§ **Stored data**
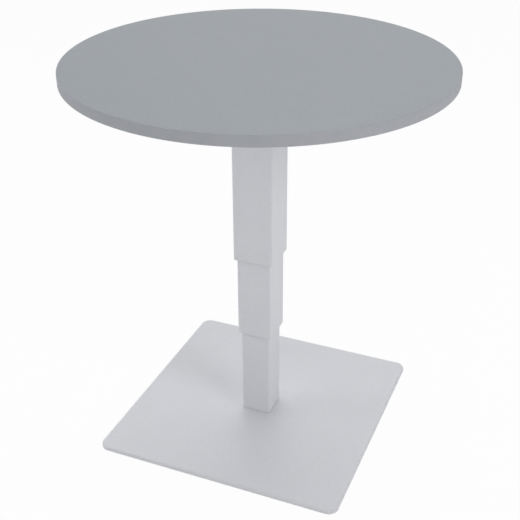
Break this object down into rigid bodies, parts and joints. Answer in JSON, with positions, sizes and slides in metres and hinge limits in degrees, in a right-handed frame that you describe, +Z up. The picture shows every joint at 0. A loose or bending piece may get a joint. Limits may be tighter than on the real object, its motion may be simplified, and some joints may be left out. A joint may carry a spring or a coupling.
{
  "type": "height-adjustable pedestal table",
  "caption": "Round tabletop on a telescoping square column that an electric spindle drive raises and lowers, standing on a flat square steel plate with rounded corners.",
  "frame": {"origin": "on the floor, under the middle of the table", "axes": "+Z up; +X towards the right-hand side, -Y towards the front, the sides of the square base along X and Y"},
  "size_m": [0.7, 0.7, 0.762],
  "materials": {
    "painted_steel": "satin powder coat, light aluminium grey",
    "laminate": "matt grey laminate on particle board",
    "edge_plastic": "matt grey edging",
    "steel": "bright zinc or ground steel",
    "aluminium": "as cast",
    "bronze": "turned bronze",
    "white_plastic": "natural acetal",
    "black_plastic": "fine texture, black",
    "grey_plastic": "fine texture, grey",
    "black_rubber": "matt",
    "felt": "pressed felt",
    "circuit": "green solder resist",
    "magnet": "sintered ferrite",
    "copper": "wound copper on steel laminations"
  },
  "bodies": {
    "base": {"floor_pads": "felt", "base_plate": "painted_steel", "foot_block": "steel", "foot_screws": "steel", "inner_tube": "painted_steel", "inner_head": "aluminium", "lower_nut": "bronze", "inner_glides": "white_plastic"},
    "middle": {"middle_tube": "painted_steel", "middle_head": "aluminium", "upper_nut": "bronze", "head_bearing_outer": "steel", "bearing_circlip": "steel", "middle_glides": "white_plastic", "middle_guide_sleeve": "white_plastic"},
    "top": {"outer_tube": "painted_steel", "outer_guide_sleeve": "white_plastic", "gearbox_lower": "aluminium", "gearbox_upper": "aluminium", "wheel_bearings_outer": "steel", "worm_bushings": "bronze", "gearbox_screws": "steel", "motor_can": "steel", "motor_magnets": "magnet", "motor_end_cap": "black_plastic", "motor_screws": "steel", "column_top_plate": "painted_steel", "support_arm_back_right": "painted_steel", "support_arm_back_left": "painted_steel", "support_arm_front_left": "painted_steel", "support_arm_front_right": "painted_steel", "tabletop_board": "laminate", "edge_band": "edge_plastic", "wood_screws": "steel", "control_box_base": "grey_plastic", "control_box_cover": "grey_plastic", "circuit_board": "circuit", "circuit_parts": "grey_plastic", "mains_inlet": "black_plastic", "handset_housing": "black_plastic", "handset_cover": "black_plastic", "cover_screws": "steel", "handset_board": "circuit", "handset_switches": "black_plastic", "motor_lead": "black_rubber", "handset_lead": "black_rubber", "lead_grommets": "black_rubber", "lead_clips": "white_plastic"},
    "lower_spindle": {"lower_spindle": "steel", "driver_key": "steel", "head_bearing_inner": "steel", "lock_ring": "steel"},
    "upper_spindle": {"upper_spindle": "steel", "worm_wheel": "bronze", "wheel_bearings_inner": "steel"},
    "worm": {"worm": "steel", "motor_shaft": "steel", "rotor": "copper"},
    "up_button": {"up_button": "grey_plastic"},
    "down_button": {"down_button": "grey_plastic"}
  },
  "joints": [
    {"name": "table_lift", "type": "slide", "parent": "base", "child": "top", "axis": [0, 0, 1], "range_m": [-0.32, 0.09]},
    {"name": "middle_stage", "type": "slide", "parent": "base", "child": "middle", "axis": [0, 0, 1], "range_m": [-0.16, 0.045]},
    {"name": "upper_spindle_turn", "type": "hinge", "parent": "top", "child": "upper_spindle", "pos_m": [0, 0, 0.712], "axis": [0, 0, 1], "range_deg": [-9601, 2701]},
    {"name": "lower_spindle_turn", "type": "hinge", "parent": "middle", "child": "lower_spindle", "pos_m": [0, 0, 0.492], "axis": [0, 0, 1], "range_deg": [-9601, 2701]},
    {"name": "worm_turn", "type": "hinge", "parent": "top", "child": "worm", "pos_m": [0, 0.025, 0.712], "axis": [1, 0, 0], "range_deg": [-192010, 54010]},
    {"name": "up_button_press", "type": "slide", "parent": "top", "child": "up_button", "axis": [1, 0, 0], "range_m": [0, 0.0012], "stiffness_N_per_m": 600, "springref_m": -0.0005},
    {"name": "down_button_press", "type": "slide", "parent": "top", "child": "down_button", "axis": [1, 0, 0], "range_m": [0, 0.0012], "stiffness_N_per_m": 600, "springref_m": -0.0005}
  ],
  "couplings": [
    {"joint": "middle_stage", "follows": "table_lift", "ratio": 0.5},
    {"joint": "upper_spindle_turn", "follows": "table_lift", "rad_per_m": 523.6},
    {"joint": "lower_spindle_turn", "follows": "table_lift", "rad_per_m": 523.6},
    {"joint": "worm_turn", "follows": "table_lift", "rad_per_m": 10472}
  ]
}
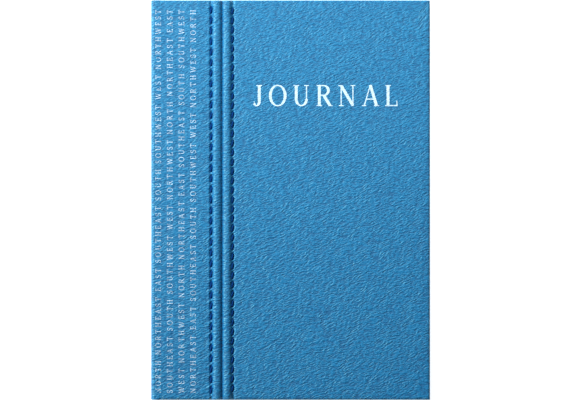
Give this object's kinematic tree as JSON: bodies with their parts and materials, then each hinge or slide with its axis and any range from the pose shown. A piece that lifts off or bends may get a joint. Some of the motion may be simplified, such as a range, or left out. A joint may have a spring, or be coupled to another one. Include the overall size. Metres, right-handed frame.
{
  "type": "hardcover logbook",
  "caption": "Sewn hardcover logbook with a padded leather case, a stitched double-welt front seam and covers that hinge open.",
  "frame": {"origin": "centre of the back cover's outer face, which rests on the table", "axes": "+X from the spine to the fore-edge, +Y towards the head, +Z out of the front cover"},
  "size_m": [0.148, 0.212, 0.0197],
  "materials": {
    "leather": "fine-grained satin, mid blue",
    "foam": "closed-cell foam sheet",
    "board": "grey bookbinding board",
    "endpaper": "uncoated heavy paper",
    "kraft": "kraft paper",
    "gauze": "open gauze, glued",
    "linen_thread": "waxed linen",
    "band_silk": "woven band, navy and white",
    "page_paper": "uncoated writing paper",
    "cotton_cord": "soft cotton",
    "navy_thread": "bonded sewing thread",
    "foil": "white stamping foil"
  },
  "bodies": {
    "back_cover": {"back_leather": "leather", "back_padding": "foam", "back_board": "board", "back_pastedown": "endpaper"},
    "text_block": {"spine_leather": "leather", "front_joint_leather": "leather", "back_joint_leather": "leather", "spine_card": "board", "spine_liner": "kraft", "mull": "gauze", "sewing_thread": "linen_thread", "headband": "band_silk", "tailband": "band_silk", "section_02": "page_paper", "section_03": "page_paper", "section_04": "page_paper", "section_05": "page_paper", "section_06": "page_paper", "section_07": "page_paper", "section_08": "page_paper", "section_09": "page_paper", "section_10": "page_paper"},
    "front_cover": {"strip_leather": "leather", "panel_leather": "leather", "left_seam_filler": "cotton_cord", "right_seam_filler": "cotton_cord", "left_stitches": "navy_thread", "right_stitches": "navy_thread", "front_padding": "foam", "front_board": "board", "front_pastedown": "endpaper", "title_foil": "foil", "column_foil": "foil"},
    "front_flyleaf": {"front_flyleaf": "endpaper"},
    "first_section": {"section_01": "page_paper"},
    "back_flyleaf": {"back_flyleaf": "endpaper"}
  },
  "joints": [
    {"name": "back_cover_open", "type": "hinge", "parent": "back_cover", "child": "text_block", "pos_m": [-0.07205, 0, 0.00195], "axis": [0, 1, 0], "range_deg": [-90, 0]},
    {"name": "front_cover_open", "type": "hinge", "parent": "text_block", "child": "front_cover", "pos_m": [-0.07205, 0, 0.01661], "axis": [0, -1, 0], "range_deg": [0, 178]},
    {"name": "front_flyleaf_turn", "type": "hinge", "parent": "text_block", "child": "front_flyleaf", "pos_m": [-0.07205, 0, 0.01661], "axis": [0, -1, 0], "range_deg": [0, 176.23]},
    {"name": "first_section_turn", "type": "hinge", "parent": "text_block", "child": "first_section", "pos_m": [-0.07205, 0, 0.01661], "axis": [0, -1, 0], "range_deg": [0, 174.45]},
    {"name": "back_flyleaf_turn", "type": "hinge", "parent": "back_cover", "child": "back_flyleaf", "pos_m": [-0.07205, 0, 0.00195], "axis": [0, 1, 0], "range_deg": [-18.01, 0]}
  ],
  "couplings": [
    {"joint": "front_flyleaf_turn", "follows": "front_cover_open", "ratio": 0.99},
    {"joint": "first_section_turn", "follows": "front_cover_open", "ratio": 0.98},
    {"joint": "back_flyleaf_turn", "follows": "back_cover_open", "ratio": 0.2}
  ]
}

--

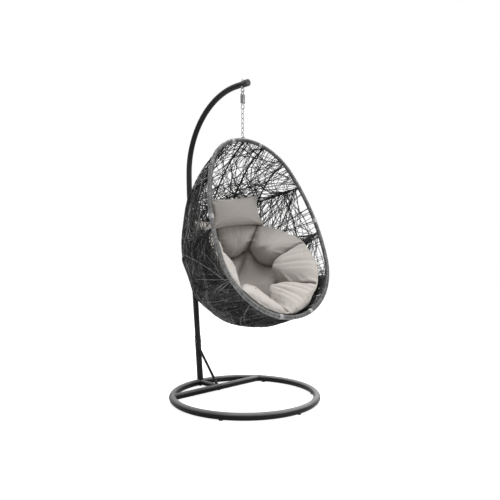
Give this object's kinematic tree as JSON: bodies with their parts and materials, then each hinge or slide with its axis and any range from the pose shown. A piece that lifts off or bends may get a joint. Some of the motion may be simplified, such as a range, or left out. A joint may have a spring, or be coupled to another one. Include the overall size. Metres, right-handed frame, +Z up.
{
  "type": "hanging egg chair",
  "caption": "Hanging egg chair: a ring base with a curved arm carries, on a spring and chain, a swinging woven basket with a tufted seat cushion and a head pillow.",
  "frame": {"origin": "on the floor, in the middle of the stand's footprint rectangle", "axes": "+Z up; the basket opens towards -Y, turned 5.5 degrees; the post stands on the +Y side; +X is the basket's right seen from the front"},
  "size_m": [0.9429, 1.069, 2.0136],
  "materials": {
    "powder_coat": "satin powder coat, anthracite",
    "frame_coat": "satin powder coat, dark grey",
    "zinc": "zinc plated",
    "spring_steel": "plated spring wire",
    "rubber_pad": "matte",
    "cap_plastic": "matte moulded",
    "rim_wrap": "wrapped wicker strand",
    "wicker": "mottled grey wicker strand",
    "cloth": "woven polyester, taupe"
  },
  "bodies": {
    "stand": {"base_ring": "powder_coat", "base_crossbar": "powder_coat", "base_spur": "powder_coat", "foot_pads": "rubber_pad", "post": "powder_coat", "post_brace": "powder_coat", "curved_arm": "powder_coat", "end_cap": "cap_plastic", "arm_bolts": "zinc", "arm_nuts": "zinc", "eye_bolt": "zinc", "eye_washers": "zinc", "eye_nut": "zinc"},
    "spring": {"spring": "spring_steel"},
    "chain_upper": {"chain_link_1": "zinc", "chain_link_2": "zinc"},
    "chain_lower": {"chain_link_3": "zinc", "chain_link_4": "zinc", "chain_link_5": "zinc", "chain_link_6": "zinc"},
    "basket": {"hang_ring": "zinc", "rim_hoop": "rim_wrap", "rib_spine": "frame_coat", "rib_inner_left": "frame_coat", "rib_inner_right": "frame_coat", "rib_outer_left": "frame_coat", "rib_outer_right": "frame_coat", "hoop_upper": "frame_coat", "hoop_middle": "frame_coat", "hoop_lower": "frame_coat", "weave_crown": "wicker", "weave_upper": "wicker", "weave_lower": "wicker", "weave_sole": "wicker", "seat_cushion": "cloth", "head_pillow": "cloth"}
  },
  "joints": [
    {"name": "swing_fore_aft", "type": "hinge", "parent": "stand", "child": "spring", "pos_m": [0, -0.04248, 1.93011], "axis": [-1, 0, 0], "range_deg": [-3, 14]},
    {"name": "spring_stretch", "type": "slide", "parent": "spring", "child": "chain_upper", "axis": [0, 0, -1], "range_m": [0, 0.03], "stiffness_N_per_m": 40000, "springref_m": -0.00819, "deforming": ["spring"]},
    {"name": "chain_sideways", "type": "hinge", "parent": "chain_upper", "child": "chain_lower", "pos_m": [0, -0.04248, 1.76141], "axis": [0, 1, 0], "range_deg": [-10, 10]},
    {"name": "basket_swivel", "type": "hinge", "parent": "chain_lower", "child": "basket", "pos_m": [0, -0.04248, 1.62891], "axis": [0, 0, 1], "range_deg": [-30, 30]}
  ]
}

§ **Set exercise**
Search the data for "kinematic". Copy every line that has it.

§ **Answer to the task**
Give this object's kinematic tree as JSON: bodies with their parts and materials, then each hinge or slide with its axis and any range from the pose shown. A piece that lifts off or bends may get a joint. Some of the motion may be simplified, such as a range, or left out. A joint may have a spring, or be coupled to another one. Include the overall size. Metres, right-handed frame.
Give this object's kinematic tree as JSON: bodies with their parts and materials, then each hinge or slide with its axis and any range from the pose shown. A piece that lifts off or bends may get a joint. Some of the motion may be simplified, such as a range, or left out. A joint may have a spring, or be coupled to another one. Include the overall size. Metres, right-handed frame, +Z up.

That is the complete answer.